BRIEF
Give the listing again in full, exactly as written.

[start]

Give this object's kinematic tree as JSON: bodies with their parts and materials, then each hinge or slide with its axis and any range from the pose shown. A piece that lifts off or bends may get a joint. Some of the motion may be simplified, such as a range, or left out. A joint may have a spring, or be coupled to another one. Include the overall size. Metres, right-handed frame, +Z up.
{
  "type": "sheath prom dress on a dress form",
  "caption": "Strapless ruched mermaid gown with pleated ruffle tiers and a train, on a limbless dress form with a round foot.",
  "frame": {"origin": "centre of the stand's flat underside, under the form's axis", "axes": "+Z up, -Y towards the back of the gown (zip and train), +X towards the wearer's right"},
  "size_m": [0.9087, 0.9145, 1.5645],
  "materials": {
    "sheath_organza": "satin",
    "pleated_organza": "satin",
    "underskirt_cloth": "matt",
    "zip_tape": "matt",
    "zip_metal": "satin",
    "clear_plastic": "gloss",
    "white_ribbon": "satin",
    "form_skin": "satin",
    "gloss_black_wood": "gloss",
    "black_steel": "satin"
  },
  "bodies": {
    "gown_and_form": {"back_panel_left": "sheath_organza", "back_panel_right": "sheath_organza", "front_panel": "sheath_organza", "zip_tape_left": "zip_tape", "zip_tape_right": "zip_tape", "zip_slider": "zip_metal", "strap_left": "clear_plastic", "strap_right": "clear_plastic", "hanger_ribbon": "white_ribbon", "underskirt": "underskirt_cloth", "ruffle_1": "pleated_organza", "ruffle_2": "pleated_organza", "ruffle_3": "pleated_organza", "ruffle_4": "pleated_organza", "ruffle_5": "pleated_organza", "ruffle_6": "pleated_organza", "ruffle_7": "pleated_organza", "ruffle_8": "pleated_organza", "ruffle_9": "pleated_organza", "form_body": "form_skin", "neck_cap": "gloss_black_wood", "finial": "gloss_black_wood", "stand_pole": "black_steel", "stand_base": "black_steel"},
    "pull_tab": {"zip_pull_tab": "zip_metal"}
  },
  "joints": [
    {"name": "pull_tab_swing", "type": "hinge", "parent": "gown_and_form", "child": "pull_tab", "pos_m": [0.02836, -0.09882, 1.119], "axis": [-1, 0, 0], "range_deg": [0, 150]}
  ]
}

[end]

FINAL ANSWER
Give this object's kinematic tree as JSON: bodies with their parts and materials, then each hinge or slide with its axis and any range from the pose shown. A piece that lifts off or bends may get a joint. Some of the motion may be simplified, such as a range, or left out. A joint may have a spring, or be coupled to another one. Include the overall size. Metres, right-handed frame, +Z up.
{
  "type": "sheath prom dress on a dress form",
  "caption": "Strapless ruched mermaid gown with pleated ruffle tiers and a train, on a limbless dress form with a round foot.",
  "frame": {"origin": "centre of the stand's flat underside, under the form's axis", "axes": "+Z up, -Y towards the back of the gown (zip and train), +X towards the wearer's right"},
  "size_m": [0.9087, 0.9145, 1.5645],
  "materials": {
    "sheath_organza": "satin",
    "pleated_organza": "satin",
    "underskirt_cloth": "matt",
    "zip_tape": "matt",
    "zip_metal": "satin",
    "clear_plastic": "gloss",
    "white_ribbon": "satin",
    "form_skin": "satin",
    "gloss_black_wood": "gloss",
    "black_steel": "satin"
  },
  "bodies": {
    "gown_and_form": {"back_panel_left": "sheath_organza", "back_panel_right": "sheath_organza", "front_panel": "sheath_organza", "zip_tape_left": "zip_tape", "zip_tape_right": "zip_tape", "zip_slider": "zip_metal", "strap_left": "clear_plastic", "strap_right": "clear_plastic", "hanger_ribbon": "white_ribbon", "underskirt": "underskirt_cloth", "ruffle_1": "pleated_organza", "ruffle_2": "pleated_organza", "ruffle_3": "pleated_organza", "ruffle_4": "pleated_organza", "ruffle_5": "pleated_organza", "ruffle_6": "pleated_organza", "ruffle_7": "pleated_organza", "ruffle_8": "pleated_organza", "ruffle_9": "pleated_organza", "form_body": "form_skin", "neck_cap": "gloss_black_wood", "finial": "gloss_black_wood", "stand_pole": "black_steel", "stand_base": "black_steel"},
    "pull_tab": {"zip_pull_tab": "zip_metal"}
  },
  "joints": [
    {"name": "pull_tab_swing", "type": "hinge", "parent": "gown_and_form", "child": "pull_tab", "pos_m": [0.02836, -0.09882, 1.119], "axis": [-1, 0, 0], "range_deg": [0, 150]}
  ]
}